There is a trend among us bloggy people, like me, to pick "one little word" at the start of a new year. Its purpose is to guide us throughout the year. To take root in our heart and remind us as we make our way into a new year, as we chart new territory, this word can serve as our guide. I like this idea, in fact my word for 2013 was "zest", to really capture and taste the zest of life. I think I did a pretty good job of living in the moment, of tasting the zest, but it wasn't the only word that guided me last year. I couldn't even begin to list the words that guided me in the last year.
You see, I'm a logophile, a lover of words if you will. I love words in many ways. I love screenplays that create great movies and tv shows. I love lyrics that make beautiful music. I love manuscripts and blogs and letters and novellas, and prose. How could I ever pick just one word to guide me through an entire year? Words are my oxygen.
I did start the year with one word: Soar. I thought about the new year that lay in front of me and I really wanted to rise to meet it. I thought about the goals that I always have at the beginning of any year and I wanted to rise to meet those. Even if it was hard, even if there were trials, even if there were heartaches; I wanted to rise above them and soar. But I was still a little unsure of this word. It hadn't taken root, so I looked on Pinterest for a little inspiration. I found this:
Then I was thinking of the challenges I had in 2013. What was my biggest source of stress? I'm pretty sure it was over scheduling. It was spreading myself and my resources too thin. Whenever a friend would ask how I was, I would always respond: Busy. My kids could feel it. My husband could see it. And it totally exhausted me. So I felt like a guiding word for 2014 could also be, Balance. I didn't realize how fitting until I found this:
How interesting, that balance is something we create, not something to seek out and find. Could I actually hold the key to creating a balanced life? I honestly always believed that balance was something you arrived at, something you achieved, not something I actually had the power to create. Boom.
As I went along during the first few days of 2014, my list of words grew longer. With thanks to Pinterest.
I really can do anything, but not everything. And at some point in 2014 I'm going to come to a point where I'm going to have to decide that it's Enough. That what I'm doing is enough. That what I've achieved is enough. And that if the girls have clean underwear and grilled cheese for dinner, then I have certainly done enough on that day. Because sometimes even the smallest victory is enough.
And while I think that Enough is plenty to be proud of, there will always be room for More. But more of the fun stuff. The laundry will always be there, so will the dishes and the floors that have scuff marks. The toilet will always need scrubbing, and the counters will always need wiped. But my children will one day outgrow Saturday morning cartoons in their pjs. They will one day think the magic of sparklers on New Years Eve, lame. They will one day roll their eyes at the thought of going to a movie with mom. So in 2014 I want more LOVE. I want more FUN. I want more last minute, heat of the moment adventures, even if it's just a walk to get popsicles. I want more books and more music. More everything that makes an ordinary day extraordinary.

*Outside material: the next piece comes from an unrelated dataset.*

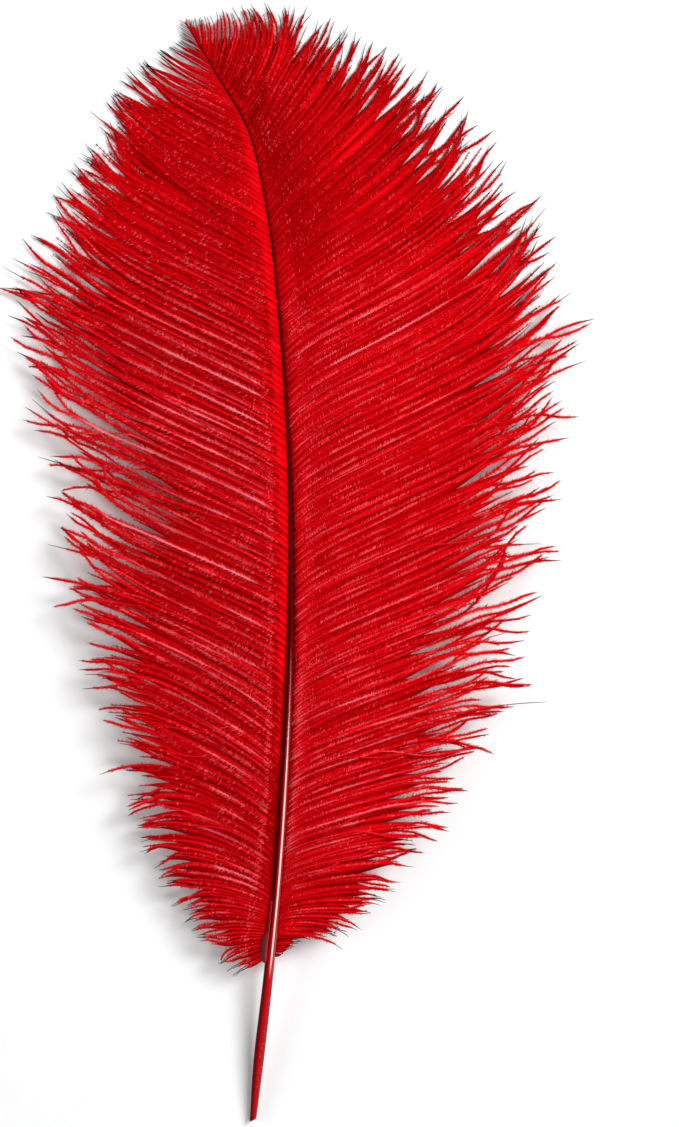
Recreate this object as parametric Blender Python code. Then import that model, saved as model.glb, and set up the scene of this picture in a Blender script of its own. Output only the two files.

More.
Little Miss Momma posted this quote on Charity on her Instagram a few nights ago. I rooted immediately. Charity is deeply rooted in love. It's an unconditional kind of love. When I think of charity I think of giving to those less fortunate, but that is charity in a material way. This takes on a deeper meaning when we are think about charity in an emotional way. Are there people in my life that deserve more charity from me? Absolutely. Am I going to try and be more charitable? Hell yes. So charity was added to my list.
Have I totally lost you? Too many words to keep count? Soar, Balance, Enough, More, Charity. I couldn't bring myself to pick just one. I find that I want to surround myself with inspiration and words more and more these days. It's not a bad place to be.
Five little words that bring new meaning, new lessons, and give strength to old goals. Five little words to breathe by.
PS: remember that this is my first week at my new job.